What is happening here? Weather Source has granted access to this data from their Snowflake account to yours. You're creating a new database in your account for this data to live - but the best part is that no data is going to move between accounts! When you query you'll really be querying the data that lives in the Weather Source account. If they change the data you'll automatically see those changes. No need to define schemas, move data, or create a data pipeline either. Isn't that slick?
- Now click Done.

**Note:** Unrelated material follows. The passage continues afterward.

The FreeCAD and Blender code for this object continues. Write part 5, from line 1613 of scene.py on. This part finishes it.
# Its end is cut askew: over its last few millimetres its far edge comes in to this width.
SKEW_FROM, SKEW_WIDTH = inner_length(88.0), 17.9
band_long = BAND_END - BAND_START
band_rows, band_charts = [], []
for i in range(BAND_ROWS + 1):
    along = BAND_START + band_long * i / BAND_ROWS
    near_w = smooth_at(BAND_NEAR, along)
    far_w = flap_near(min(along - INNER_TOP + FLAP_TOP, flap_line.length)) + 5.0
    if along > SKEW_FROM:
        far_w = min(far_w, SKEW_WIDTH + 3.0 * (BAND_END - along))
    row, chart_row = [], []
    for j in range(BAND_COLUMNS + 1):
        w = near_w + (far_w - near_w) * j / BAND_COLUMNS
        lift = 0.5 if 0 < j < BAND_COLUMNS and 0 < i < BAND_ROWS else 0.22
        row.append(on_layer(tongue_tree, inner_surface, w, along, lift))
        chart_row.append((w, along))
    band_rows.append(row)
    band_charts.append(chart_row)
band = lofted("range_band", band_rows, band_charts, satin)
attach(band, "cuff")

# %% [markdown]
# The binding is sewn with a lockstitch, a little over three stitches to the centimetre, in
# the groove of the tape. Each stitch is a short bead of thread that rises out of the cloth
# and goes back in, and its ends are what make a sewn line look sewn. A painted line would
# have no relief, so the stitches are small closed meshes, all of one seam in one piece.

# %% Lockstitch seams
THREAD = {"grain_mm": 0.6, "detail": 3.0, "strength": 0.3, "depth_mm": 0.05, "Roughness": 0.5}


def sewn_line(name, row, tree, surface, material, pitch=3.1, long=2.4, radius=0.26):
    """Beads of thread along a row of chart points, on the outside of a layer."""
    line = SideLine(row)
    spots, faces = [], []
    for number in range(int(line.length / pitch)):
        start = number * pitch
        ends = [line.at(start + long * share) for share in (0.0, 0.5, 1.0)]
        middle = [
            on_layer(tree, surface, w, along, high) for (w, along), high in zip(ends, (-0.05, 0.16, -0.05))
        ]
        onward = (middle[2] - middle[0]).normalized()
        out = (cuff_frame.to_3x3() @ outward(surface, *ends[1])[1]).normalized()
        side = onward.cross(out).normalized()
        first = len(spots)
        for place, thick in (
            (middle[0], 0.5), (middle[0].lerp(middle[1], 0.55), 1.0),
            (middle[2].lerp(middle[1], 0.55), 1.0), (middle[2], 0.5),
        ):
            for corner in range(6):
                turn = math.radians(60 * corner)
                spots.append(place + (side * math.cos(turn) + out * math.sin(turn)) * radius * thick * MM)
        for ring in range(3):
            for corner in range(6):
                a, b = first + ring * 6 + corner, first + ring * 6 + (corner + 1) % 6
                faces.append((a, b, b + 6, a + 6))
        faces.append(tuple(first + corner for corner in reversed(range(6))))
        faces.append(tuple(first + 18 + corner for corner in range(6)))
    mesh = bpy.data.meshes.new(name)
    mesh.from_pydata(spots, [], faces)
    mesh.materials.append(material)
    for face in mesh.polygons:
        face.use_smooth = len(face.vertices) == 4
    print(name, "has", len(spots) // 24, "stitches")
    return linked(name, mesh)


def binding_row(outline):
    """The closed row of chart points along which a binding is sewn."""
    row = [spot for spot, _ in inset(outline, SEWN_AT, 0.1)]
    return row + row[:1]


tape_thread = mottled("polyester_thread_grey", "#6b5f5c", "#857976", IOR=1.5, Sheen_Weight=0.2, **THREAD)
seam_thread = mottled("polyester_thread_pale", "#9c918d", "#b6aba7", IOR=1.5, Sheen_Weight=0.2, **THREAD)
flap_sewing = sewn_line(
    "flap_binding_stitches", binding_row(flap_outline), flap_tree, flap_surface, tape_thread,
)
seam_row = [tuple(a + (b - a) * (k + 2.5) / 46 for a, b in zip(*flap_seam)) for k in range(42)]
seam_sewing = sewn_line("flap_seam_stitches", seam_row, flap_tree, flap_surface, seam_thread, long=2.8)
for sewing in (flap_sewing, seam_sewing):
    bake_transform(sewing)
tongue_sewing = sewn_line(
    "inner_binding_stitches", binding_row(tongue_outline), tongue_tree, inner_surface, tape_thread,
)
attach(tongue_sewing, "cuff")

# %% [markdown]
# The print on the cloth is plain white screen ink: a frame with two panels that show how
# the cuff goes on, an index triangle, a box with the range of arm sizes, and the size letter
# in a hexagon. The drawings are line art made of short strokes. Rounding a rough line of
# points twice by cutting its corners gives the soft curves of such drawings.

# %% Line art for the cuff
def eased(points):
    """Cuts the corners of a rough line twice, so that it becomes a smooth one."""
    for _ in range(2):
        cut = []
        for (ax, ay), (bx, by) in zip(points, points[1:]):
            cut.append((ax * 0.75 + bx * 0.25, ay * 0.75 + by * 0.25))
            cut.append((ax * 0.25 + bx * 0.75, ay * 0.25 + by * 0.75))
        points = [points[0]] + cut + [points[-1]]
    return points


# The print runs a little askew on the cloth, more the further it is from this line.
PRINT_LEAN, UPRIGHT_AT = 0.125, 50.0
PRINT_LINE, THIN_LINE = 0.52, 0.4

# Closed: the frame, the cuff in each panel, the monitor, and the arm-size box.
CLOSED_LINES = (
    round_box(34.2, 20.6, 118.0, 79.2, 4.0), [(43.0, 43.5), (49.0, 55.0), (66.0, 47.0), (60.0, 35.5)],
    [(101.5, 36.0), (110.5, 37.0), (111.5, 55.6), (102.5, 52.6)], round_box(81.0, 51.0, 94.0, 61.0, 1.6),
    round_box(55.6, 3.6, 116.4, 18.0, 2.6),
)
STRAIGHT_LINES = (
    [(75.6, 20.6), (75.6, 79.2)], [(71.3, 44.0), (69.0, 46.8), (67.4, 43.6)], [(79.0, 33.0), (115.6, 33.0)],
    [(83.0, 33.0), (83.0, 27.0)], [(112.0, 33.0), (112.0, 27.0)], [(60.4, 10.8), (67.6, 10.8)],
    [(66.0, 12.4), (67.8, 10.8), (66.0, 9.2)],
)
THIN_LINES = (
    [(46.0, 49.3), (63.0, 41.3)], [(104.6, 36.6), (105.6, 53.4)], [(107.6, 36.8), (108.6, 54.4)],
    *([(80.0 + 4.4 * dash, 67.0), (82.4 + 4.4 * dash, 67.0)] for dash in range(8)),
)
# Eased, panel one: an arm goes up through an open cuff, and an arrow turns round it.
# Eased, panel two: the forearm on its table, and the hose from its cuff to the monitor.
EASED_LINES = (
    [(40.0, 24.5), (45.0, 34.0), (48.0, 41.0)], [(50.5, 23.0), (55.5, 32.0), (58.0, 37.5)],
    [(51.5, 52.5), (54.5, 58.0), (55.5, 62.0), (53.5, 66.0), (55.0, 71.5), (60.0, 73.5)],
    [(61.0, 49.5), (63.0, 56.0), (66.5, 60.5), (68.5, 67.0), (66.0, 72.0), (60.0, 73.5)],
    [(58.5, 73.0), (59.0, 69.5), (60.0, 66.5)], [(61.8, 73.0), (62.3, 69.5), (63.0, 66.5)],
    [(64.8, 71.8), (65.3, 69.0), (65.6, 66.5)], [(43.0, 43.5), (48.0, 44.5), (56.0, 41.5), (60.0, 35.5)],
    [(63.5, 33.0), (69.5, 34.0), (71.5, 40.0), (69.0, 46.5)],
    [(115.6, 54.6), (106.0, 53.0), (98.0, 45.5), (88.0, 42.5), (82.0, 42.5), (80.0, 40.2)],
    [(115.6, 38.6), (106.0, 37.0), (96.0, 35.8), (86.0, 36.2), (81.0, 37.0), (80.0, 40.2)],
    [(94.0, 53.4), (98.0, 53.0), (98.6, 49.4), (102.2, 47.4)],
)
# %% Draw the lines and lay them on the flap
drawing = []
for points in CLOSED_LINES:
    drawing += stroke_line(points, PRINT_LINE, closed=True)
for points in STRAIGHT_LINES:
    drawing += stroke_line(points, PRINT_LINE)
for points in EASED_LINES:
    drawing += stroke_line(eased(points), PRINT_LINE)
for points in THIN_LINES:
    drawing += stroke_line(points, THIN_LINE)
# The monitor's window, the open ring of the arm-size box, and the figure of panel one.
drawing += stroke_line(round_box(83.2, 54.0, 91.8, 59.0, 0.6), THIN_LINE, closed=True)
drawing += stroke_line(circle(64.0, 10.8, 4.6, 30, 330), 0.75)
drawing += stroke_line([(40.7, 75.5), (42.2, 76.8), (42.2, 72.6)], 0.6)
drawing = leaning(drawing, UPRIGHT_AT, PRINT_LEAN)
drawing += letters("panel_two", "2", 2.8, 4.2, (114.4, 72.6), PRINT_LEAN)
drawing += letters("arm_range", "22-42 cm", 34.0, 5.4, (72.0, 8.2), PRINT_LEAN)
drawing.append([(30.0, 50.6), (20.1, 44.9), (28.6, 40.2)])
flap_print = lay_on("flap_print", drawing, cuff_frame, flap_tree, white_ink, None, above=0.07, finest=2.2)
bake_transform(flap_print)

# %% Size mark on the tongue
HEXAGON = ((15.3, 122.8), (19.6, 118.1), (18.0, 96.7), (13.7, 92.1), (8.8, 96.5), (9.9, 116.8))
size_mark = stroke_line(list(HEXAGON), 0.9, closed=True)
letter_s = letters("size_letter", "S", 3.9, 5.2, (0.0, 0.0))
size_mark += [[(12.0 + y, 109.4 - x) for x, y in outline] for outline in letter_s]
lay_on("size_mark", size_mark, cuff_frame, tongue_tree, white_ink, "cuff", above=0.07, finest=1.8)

You can close this browser tab and go back to the other Snowflake UI that you started in.
- Refresh the database browser and notice you have a new shared database, ready to query and join with your data. Click on it and you'll see views under the PUBLIC schema. We'll use one of these next.

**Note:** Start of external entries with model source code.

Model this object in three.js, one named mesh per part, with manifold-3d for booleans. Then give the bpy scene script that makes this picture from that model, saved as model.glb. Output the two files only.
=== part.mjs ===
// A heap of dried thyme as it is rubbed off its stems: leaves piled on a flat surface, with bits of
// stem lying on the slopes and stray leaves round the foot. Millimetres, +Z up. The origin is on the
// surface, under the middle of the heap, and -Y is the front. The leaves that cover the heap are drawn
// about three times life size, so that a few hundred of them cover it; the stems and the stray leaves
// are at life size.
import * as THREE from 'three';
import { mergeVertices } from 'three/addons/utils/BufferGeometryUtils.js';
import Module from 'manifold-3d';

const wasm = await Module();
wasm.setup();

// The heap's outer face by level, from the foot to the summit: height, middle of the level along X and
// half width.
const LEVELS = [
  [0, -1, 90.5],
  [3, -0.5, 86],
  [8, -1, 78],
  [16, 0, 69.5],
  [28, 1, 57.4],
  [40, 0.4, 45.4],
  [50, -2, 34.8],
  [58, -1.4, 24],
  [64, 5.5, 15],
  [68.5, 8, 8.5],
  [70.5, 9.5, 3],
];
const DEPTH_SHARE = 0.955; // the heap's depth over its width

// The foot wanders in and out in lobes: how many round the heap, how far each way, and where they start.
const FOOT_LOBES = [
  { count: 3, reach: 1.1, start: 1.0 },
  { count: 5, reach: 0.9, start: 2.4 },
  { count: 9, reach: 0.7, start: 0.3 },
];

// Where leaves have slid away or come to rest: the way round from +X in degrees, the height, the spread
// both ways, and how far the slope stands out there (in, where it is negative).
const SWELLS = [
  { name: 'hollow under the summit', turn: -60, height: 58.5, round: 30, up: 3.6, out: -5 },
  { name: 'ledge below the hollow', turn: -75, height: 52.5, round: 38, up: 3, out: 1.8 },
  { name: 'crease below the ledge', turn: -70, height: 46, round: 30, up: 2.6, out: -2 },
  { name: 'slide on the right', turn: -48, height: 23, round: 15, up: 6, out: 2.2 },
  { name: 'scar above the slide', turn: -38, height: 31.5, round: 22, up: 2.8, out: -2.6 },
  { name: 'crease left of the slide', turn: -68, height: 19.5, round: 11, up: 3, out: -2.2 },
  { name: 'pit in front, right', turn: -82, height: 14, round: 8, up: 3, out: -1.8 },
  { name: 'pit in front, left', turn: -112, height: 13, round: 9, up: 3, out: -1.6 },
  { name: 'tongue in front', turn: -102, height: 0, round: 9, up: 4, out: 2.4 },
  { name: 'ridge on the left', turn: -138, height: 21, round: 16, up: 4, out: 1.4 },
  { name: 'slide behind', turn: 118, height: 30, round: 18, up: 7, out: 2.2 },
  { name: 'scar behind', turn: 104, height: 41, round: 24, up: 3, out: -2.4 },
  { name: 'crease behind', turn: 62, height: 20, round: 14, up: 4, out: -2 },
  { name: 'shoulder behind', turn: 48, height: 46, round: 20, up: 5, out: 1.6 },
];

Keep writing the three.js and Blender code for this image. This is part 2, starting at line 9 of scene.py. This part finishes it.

- With production-sized data sets we are likely to have very large tables and complex queries; therefore, we might want to increase the amount of compute we're using to perform this analysis. In Snowflake this is fast and easy. Run the statement in section G. Notice how fast it scales up. No disruption. No shuffling of data. We've changed from an XS (one node cluster) to an XL (16 node cluster) in seconds. Ready to go!
/*-----
--G--
-----
--With production-sized data sets we might want to join and query tables with billions of rows
--In these cases it's easy and productive to scale up our virtual warehouse so these queries run faster*/
alter warehouse mkt_analysis set warehouse_size = 'XLARGE';
- So, let's join that weather data to our Google Ads data and see if there is a correlation between clicks and snowfall. Run the correlation query in section H. Remember that we're actually joining data across two accounts, but the experience and performance is seamless and fast.
/*-----
--H--
-----
--Is there any correlation between clicks and snowfall for any ad group?*/
select ad_group_name,
abs(corr(clicks, w.tot_snowfall_in)) as clicks_snow_corr
from GOOGLE_ADS__URL_AD_ADAPTER ga,
"WEATHERSOURCE"."PUBLIC"."HISTORY_DAY" w
where ga.date_day = w.date_valid_std
group by 1
order by 2 desc;
It's a weak correlation so maybe our hypothesis isn't worth exploring further. But our ability to quickly source Marketplace data and mash it with our own data has saved us lots of time and we can iterate further.
![Snowflake Part 2 - 29](assets/image125.png)
- Because this combination may yet have value, let's create a view that combines the correlations with the URL data so others can take a look more easily. Run the SQL in section I. One creates the view and the other queries it.
/*-----
--I--
-----
--Let's create new view with the correlations built in to the URL_AD_ADAPTER data*/
create or replace view GOOGLE_ADS__URL_AD_ADAPTER_CORR as (
with corr as (
select ad_group_name,
abs(corr(clicks, w.tot_snowfall_in)) as clicks_snow_corr
from GOOGLE_ADS__URL_AD_ADAPTER ga,
"WEATHERSOURCE"."PUBLIC"."HISTORY_DAY" w
where ga.date_day = w.date_valid_std
group by 1
),
base as (
select *
from GOOGLE_ADS__URL_AD_ADAPTER
)
select b.*,
c.clicks_snow_corr
from base b,
corr c
where b.ad_group_name = c.ad_group_name
);
select *
from GOOGLE_ADS__URL_AD_ADAPTER_CORR;
- Now that our heavy lifting is done, let's scale down the warehouse size. No need to pay for more compute than we need. Run the SQL in section J.
/*-----
--J--
-----
--Once we're done with our complex queries we scale the warehouse back down*/
alter warehouse mkt_analysis set warehouse_size = 'XSMALL';
- For our last trick let's imagine we've accidentally dropped the table we're working with. No one has ever done that! Run the DROP statement in section K and then refresh the database browser. Notice the table is gone. Now run the UNDROP and refresh. It's back! This is the power of time travel. You can restore lost data for up to 90 days of history.
/*-----
--K--
-----
--Let's look at one last great feature of Snowflake. Have you ever accidentally dropped a table? Or a database?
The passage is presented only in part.